Richard Walker, 54, has come here from Sheffield with his 10-year-old daughter Martha.
“We’re going to make a day out of it, stopping in Haworth to visit the Brontë Parsonage” he says. And what excites her? “The steam!” (Paul Routledge)
Valencia Plaza (Spain) reviews the new TV series based on Around the World in 80 Days focusing on what's changed from the original, such as the fact that Jean Passepartout is a black man, which leads to a mention of Andrea Arnold's Wuthering Heights.
La apasionante Cumbres borrascosas (2011), de Andrea Arnold, con un Heathcliff negro y una puesta en escena profundamente anticlásica. (Áurea Ortiz Villeta) (Translation)
Nice Matin features Aurélie Valognes and her new novel La Ritournelle.

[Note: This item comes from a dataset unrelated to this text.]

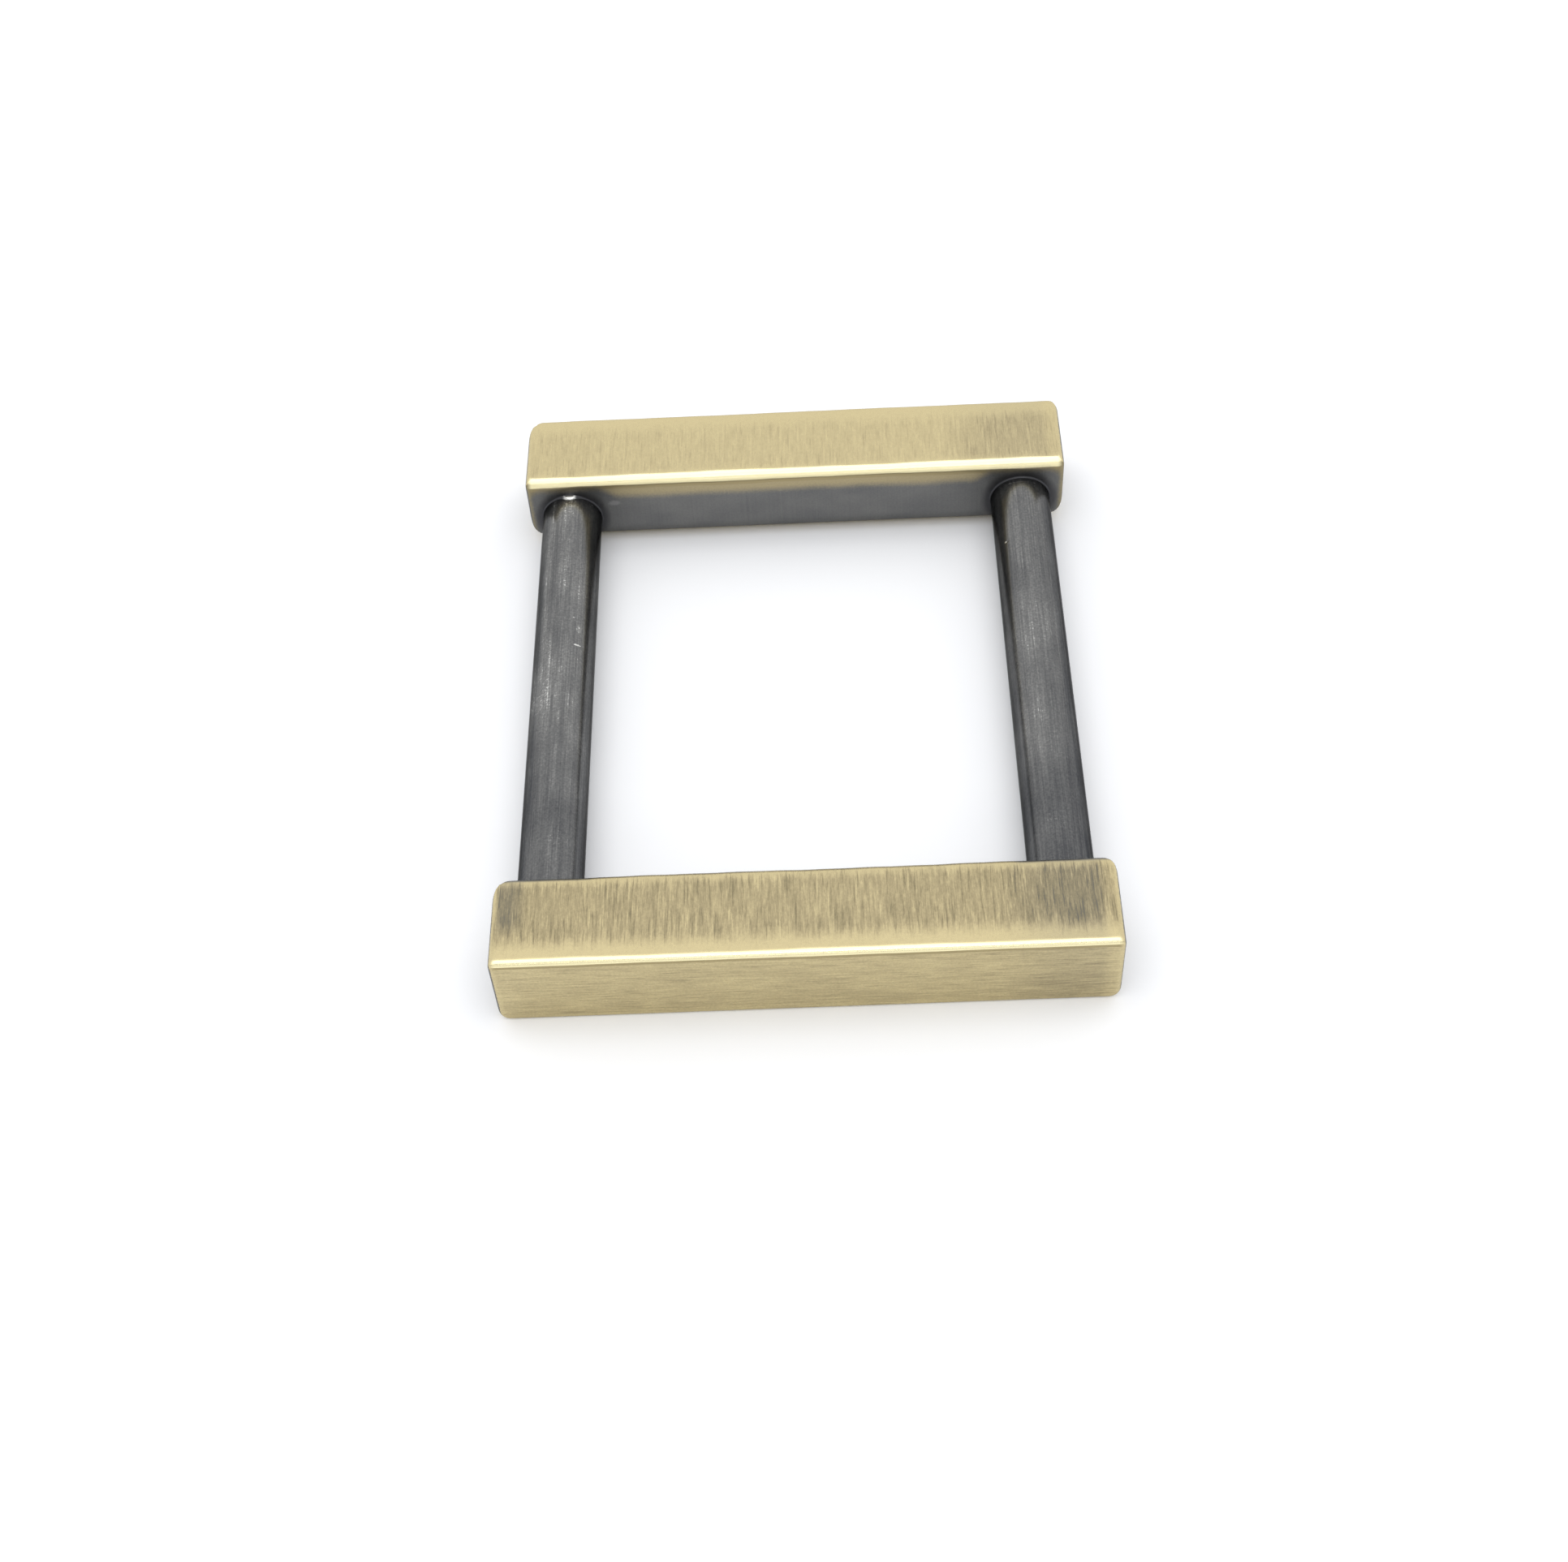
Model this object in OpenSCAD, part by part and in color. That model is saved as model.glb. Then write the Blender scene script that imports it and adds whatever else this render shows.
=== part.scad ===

En toile de fond aussi, la question de la charge mentale, celle de la place dans la fratrie. Une autre fois, la solitude des personnes âgées ou l’échec scolaire.
"Jane Austen, les sœurs Brontë, ça, c’est de la littérature, ça, c’est bien écrit", fait dire la romancière à l’une de ses personnages, aussitôt rembarrée. Autre message caché? "Bien sûr mais ce n’est pas quelque chose qu’on m’a dit à moi, j’ai eu la chance de ne pas être trop approchée par des critiques et je n’ai pas de revanche à prendre. Par contre dans ma famille, en dédicace, je vois des gens qui ont une idée de ce que doit être un livre et qui me disent, désespérés: ‘‘Mes enfants ne lisent que des mangas’’."
Mais lire, c’est aussi lire ça. Faire de la place à l’imaginaire, à la curiosité. On devrait avoir le droit à la lecture plaisir. Et je ne prêche pas pour ma paroisse, c’est juste comme ça que je l’expérimente: dans ma bibliothèque, il n’y a aucun ordre. Je ne vais pas mettre La Pléiade en avant pour rappeler que je suis écrivain, je ne mets que des livres coups de cœur. Il y aurait des bons livres à lire et des mauvais? Mais tant qu’il y a des émotions, tous les livres sont bons." (Amélie Maurette) (Translation)
Apparently, today April 16th is Husband Appreciation Day and so Metro shares some quotes for the day, including one from Wuthering Heights (a book in which husbands are not that appreciated, we would say).